= Amnesty International Belgique =

Amnesty International Belgique francophone is the French-speaking Belgian section of Amnesty International (AIBF).

It was founded in 1973 by a handful of volunteers, including Victor Solé.

Amnesty International Belgique francophone is a branch of the international human rights organization Amnesty International. Founded in 1971, Amnesty International Belgique francophone is dedicated to the protection and promotion of human rights in Belgium and throughout the world.

The organization's French-speaking section works closely with other Amnesty International branches around the world to combat human rights violations, including torture, enforced disappearances, the death penalty, restrictions on freedom of expression and peaceful assembly, discrimination and violence against women and minorities.

Members of Amnesty International Belgique francophone are volunteers committed to defending human rights. They run awareness campaigns, organize events to support victims of human rights violations, and lobby governments and political decision-makers to take action to promote and protect human rights. Over time, the association has acquired a larger number of paid staff, which has had an impact on the way it operates.

Amnesty International Belgique francophone is financed by donations from its members and supporters, as well as by government subsidies and donations from foundations. The organization claims to be independent of any government, political party or religion, and to work impartially to defend the human rights of all people, whatever their nationality, race, gender or religion.

== History and actions ==
The association's articles of association were published in the Moniteur Belge on 6 September 1973.

Amnesty International Belgique francophone conducts action, awareness-raising and advocacy campaigns. These campaigns are most often launched by the international movement, or relate to the situation in Belgium.

Certain issues, such as the death penalty and torture, can be considered permanent campaigns, and are regularly the subject of urgent action.

Since the 1980s, Amnesty International Belgique francophone has been fighting for the rights of asylum seekers and migrants in general. A campaign entitled "Je suis humain.e" was launched in 2017.

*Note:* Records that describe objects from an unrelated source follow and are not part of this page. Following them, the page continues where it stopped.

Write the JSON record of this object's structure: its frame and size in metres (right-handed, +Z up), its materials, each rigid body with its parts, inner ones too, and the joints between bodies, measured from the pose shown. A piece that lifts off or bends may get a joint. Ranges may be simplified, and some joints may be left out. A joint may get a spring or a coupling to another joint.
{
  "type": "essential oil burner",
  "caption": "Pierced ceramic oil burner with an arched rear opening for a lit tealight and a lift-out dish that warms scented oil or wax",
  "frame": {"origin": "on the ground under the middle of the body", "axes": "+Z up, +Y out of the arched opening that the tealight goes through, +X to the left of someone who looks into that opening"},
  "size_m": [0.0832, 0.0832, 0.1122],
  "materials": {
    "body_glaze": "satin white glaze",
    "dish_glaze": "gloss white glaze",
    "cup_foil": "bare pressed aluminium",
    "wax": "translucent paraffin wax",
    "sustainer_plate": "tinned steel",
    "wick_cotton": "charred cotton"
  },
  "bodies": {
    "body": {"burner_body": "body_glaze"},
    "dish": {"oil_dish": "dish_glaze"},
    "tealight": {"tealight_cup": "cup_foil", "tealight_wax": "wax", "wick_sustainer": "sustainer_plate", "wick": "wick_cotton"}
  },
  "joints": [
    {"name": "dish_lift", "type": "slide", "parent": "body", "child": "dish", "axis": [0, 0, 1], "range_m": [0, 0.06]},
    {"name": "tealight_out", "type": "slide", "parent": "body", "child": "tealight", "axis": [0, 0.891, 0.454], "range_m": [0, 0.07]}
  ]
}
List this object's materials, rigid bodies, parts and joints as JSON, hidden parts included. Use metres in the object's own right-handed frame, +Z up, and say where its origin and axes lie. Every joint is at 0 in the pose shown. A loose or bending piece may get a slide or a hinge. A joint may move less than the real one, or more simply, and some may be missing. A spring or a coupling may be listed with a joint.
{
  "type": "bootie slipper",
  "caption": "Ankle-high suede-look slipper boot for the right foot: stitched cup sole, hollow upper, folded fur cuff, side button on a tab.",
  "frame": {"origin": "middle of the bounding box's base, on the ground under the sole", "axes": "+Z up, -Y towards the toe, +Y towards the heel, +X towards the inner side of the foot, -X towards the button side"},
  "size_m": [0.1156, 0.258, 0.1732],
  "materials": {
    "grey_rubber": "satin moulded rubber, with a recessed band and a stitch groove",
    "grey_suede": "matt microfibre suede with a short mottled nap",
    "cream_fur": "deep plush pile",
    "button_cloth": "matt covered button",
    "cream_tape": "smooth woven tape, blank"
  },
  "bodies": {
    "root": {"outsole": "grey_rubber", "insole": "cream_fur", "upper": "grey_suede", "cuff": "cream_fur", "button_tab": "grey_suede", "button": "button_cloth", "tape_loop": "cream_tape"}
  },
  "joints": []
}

In 2004, AIBF set up a campaign against domestic violence, "Putting an end to violence against women, a fight for today". The organization has carried out numerous awareness-raising and advocacy actions on this subject. This campaign continues to this day. It has also incorporated the issue of rape and sexual violence, since 2014.

Regulation of arms sales is one of the organization's concerns, based on the Arms Trade Treaty, Common Position 2008/944/CFSP adopted by the European Council, and the Decree on the import, export, transit and transfer of defense-related products, other military equipment, law enforcement equipment, civilian firearms, parts and ammunition. The organization's actions regularly take the form of online petitions. Local groups take part in the association's actions and also raise funds, notably through the sale of candles.